::: Data provided :::

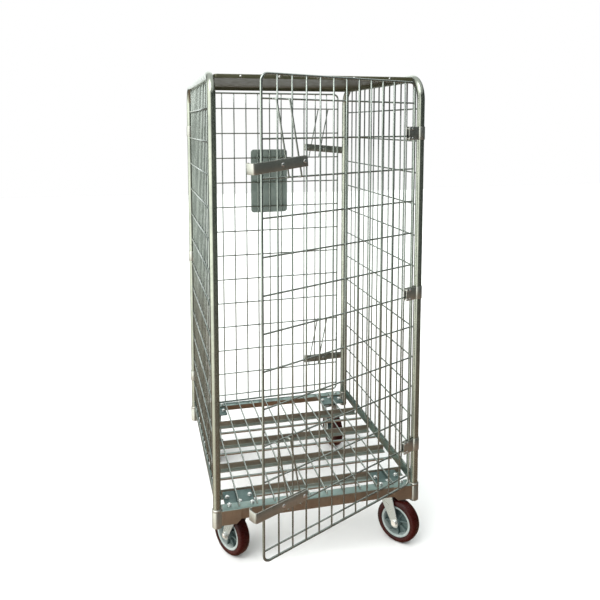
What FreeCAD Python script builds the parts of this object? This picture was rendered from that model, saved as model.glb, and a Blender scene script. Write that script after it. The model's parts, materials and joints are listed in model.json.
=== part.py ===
import FreeCAD, Part
import math
import os

# Roll cage container: a wheeled chassis with two side frames, a roof panel and a
# mesh door at the front and at the rear, each door held by two lift-up latches.
# +X is to the right, +Y to the rear, +Z up. The origin is on the floor, midway
# between the four posts. Doors are built in their own frame: the hinge axis at the
# origin, +X along the door, +Y out of its outer face. Casters: the swivel axis at
# the origin, the wheel trailing along +X.

SIZES = {
    # frame
    "cage_height": 1700, "post_x": 361, "post_y": 430, "post_radius": 13.6,
    "tube_wall": 2, "corner_bend": 80, "post_bottom": 160,
    "socket_radius": 17, "socket_bore": 13.65, "socket_low": 155, "socket_high": 221,
    # chassis
    "deck_top": 218, "beam_face": 442.5, "beam_leg": 38, "beam_flange": 40, "beam_thick": 4,
    "beam_half": 344, "rail_thick": 5, "rail_low": 208, "rail_high": 243,
    "gusset_inner": 279, "gusset_outer": 347, "gusset_low": 166, "gusset_chamfer": 16,
    "bar_leg": 25, "bar_thick": 3, "bar_first": -309, "bar_pitch": 185,
    "tie_radius": 5, "tie_height": 208, "tie_first": -220, "tie_pitch": 184,
    "short_tie_place": -360, "deck_wire_radius": 3, "deck_wire_pitch": 62.9, "deck_wire_end": 423,
    # side mesh and roof
    "wire_radius": 2.75, "side_pitch": 57.333, "row_pitch": 112.5, "side_row_drop": 18,
    "low_side_row": 245.8,
    "roof_x": 347, "roof_y": 395, "roof_top": 1690, "roof_lip": 14, "roof_sheet": 2,
    "roof_rivet_pitch": 130, "roof_rivet_radius": 4,
    # doors
    "front_door_angle": 207.3, "rear_door_angle": 2.9, "frame_wire_radius": 4,
    "door_near": 32, "door_far": 698, "door_low": 224, "door_high": 1667, "door_bend": 22,
    "first_row": 1598, "low_row": 257, "strap_height": 45, "strap_bore": 13.9,
    "strap_thick": 2, "strap_end": 66, "strap_rise": 10, "strap_front": 4, "strap_back": 5.6,
    "strap_rivet_radius": 2.5, "strap_rivet_near": 46, "strap_rivet_far": 60,
    "strap_rivet_above": 15, "strap_rivet_below": 18, "strap_rivet_head": 1.5,
    # latches
    "latch_width": 32, "latch_thick": 3, "latch_outer": 19, "latch_inner": 7.1,
    "latch_bend": 537, "latch_short_end": 652, "latch_tip": 728, "latch_end": 741.6,
    "upper_latch_height": 1416, "lower_latch_height": 387, "upper_latch_tilt": 5,
    "latch_rivet_radius": 3, "latch_rivet_near": 551, "latch_rivet_far": 634.5,
    "latch_rivet_back": 1.2, "latch_rivet_front": 2, "latch_fold_play": 0.02,
    "guide_radius": 2.7, "guide_offset": 13, "guide_lean": 11.5, "guide_near": 559,
    "guide_far": 608, "guide_bend": 6, "guide_end": 0.1,
    # document holder
    "holder_middle": 363, "holder_width": 173, "holder_low": 1118, "holder_height": 293,
    "holder_thick": 3, "holder_corner": 14, "band_half": 14, "band_inset": 12,
    "band_corner": 6, "band_rise": 1.5,
    # casters
    "caster_x": 277, "caster_y": 388, "plate_x": 105, "plate_y": 85, "plate_thick": 5,
    "corner_plate_depth": 119, "corner_plate_near": 318, "corner_plate_thick": 4,
    "plate_top": 210, "bolt_x": 40, "bolt_y": 28, "bolt_radius": 4, "bolt_end": 3,
    "bolt_head": 5, "nut_radius": 7.3, "nut_height": 6,
    "kingpin_radius": 6, "kingpin_head": 9, "kingpin_head_height": 7, "kingpin_gap": 0.3,
    "kingpin_nut_height": 3.5, "kingpin_end": 3, "pin_play": 0.05,
    "wheel_radius": 80, "tyre_width": 45, "rim_radius": 58, "caster_trail": 45,
    "rim_inset": 2, "web_half": 6, "hub_radius": 18, "hub_play": 0.5, "tyre_shoulder": 9,
    "axle_radius": 6, "axle_nut": 10, "axle_head_height": 7, "axle_nut_height": 9,
    "fork_gap": 53, "fork_thick": 4, "fork_top": 186, "fork_back": 28, "fork_front": 31,
    "fork_foot_low": 19, "fork_foot_front": 13, "fork_foot_back": 12, "fork_taper": 3,
    "crown_thick": 6, "race_radius": 30, "race_height": 18.5,
    "front_right_heading": -51, "front_left_heading": 121.5,
    "rear_right_heading": -83, "rear_left_heading": -95,
}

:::

**Instructions for the task**
Pick out each line containing the string "FreeCAD" and copy it.

**Solution for this task**
What FreeCAD Python script builds the parts of this object? This picture was rendered from that model, saved as model.glb, and a Blender scene script. Write that script after it. The model's parts, materials and joints are listed in model.json.
import FreeCAD, Part